> [Exercise instructions] Copy exactly the block of lines between the one containing "gear = ring_gear()" and the one containing "high - low])", inclusive.
┌─ Provided material
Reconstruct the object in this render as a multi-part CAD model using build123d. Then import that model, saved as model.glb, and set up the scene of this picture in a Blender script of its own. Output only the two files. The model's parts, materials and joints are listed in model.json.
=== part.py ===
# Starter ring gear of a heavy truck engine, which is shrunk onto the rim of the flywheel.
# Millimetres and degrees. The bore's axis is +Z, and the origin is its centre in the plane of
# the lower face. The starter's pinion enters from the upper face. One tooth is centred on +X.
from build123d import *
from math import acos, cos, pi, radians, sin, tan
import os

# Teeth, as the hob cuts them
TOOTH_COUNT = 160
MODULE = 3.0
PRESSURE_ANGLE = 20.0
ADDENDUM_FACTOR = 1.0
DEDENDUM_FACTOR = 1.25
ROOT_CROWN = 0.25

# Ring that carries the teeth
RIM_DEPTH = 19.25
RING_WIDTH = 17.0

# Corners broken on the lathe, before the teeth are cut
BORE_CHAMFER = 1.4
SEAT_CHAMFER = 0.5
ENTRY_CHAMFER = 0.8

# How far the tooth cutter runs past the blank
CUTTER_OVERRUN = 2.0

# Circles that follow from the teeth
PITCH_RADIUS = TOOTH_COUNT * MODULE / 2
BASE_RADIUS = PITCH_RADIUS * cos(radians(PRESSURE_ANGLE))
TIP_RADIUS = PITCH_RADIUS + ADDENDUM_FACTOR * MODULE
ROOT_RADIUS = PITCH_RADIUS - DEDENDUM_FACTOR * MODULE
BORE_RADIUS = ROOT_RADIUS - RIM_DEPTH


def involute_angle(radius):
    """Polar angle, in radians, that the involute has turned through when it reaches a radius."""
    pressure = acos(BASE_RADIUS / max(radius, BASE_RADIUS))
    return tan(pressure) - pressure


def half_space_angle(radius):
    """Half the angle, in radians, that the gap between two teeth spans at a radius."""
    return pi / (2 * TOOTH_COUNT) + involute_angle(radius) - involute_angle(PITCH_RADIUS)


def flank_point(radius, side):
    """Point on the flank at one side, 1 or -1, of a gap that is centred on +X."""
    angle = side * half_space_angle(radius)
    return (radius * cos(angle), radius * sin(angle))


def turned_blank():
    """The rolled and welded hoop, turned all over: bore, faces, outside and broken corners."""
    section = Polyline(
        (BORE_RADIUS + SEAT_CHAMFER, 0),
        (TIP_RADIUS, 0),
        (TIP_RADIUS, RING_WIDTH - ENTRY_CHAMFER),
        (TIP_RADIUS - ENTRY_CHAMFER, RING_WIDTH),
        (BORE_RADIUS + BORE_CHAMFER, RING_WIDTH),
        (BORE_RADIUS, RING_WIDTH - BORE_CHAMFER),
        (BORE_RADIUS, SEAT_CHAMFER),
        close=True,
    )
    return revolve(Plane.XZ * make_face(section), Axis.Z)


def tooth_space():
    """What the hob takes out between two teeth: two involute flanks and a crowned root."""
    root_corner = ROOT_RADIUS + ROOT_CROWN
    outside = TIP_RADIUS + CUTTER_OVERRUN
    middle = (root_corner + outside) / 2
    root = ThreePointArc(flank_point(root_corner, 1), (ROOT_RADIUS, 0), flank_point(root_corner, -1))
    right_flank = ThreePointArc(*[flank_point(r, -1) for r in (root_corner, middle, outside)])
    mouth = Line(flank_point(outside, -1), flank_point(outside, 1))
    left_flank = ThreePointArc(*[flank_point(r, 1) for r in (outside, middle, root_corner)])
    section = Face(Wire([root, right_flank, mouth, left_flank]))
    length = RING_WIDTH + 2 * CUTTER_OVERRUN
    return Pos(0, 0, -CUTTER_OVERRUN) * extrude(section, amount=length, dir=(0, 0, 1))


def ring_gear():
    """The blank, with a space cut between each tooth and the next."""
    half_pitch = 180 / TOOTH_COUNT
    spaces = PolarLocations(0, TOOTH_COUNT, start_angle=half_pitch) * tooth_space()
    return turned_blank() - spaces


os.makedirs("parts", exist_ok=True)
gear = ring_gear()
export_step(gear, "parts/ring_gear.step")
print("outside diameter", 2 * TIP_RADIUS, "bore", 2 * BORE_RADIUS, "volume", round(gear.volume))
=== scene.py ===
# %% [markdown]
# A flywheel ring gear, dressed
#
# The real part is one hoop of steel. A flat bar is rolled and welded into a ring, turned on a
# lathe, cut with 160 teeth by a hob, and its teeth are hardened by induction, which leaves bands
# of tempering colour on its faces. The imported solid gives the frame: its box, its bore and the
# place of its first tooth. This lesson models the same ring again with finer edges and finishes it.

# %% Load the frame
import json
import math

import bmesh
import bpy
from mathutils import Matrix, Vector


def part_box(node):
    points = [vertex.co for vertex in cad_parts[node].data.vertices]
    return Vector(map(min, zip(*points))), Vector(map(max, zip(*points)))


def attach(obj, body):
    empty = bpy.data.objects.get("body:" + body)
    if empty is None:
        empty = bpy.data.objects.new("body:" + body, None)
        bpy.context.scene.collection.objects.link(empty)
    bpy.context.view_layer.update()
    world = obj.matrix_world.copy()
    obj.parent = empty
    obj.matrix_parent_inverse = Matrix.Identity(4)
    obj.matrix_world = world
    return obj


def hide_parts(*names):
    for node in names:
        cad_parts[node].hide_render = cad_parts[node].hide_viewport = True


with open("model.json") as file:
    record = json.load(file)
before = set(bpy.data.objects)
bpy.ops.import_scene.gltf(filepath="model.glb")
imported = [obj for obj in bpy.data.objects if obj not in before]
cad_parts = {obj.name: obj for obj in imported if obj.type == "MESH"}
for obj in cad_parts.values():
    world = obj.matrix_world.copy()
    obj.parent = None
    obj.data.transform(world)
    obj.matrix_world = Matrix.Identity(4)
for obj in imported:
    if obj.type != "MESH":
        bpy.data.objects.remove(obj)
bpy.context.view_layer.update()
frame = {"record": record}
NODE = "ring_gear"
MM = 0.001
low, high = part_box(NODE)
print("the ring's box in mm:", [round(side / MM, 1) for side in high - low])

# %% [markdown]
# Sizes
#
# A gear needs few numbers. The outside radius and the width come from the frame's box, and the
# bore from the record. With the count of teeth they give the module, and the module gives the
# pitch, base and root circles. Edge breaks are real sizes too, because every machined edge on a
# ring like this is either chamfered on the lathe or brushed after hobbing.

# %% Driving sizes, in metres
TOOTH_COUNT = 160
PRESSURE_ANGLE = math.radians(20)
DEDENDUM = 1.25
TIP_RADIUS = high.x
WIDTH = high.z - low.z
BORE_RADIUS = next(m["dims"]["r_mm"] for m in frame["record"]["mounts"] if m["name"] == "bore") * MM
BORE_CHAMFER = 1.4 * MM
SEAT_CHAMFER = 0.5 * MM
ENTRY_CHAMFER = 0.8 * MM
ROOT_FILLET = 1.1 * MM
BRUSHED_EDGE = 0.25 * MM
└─
> [Solution to this exercise]
gear = ring_gear()
export_step(gear, "parts/ring_gear.step")
print("outside diameter", 2 * TIP_RADIUS, "bore", 2 * BORE_RADIUS, "volume", round(gear.volume))
=== scene.py ===
# %% [markdown]
# A flywheel ring gear, dressed
#
# The real part is one hoop of steel. A flat bar is rolled and welded into a ring, turned on a
# lathe, cut with 160 teeth by a hob, and its teeth are hardened by induction, which leaves bands
# of tempering colour on its faces. The imported solid gives the frame: its box, its bore and the
# place of its first tooth. This lesson models the same ring again with finer edges and finishes it.

# %% Load the frame
import json
import math

import bmesh
import bpy
from mathutils import Matrix, Vector


def part_box(node):
    points = [vertex.co for vertex in cad_parts[node].data.vertices]
    return Vector(map(min, zip(*points))), Vector(map(max, zip(*points)))


def attach(obj, body):
    empty = bpy.data.objects.get("body:" + body)
    if empty is None:
        empty = bpy.data.objects.new("body:" + body, None)
        bpy.context.scene.collection.objects.link(empty)
    bpy.context.view_layer.update()
    world = obj.matrix_world.copy()
    obj.parent = empty
    obj.matrix_parent_inverse = Matrix.Identity(4)
    obj.matrix_world = world
    return obj


def hide_parts(*names):
    for node in names:
        cad_parts[node].hide_render = cad_parts[node].hide_viewport = True


with open("model.json") as file:
    record = json.load(file)
before = set(bpy.data.objects)
bpy.ops.import_scene.gltf(filepath="model.glb")
imported = [obj for obj in bpy.data.objects if obj not in before]
cad_parts = {obj.name: obj for obj in imported if obj.type == "MESH"}
for obj in cad_parts.values():
    world = obj.matrix_world.copy()
    obj.parent = None
    obj.data.transform(world)
    obj.matrix_world = Matrix.Identity(4)
for obj in imported:
    if obj.type != "MESH":
        bpy.data.objects.remove(obj)
bpy.context.view_layer.update()
frame = {"record": record}
NODE = "ring_gear"
MM = 0.001
low, high = part_box(NODE)
print("the ring's box in mm:", [round(side / MM, 1) for side in high - low])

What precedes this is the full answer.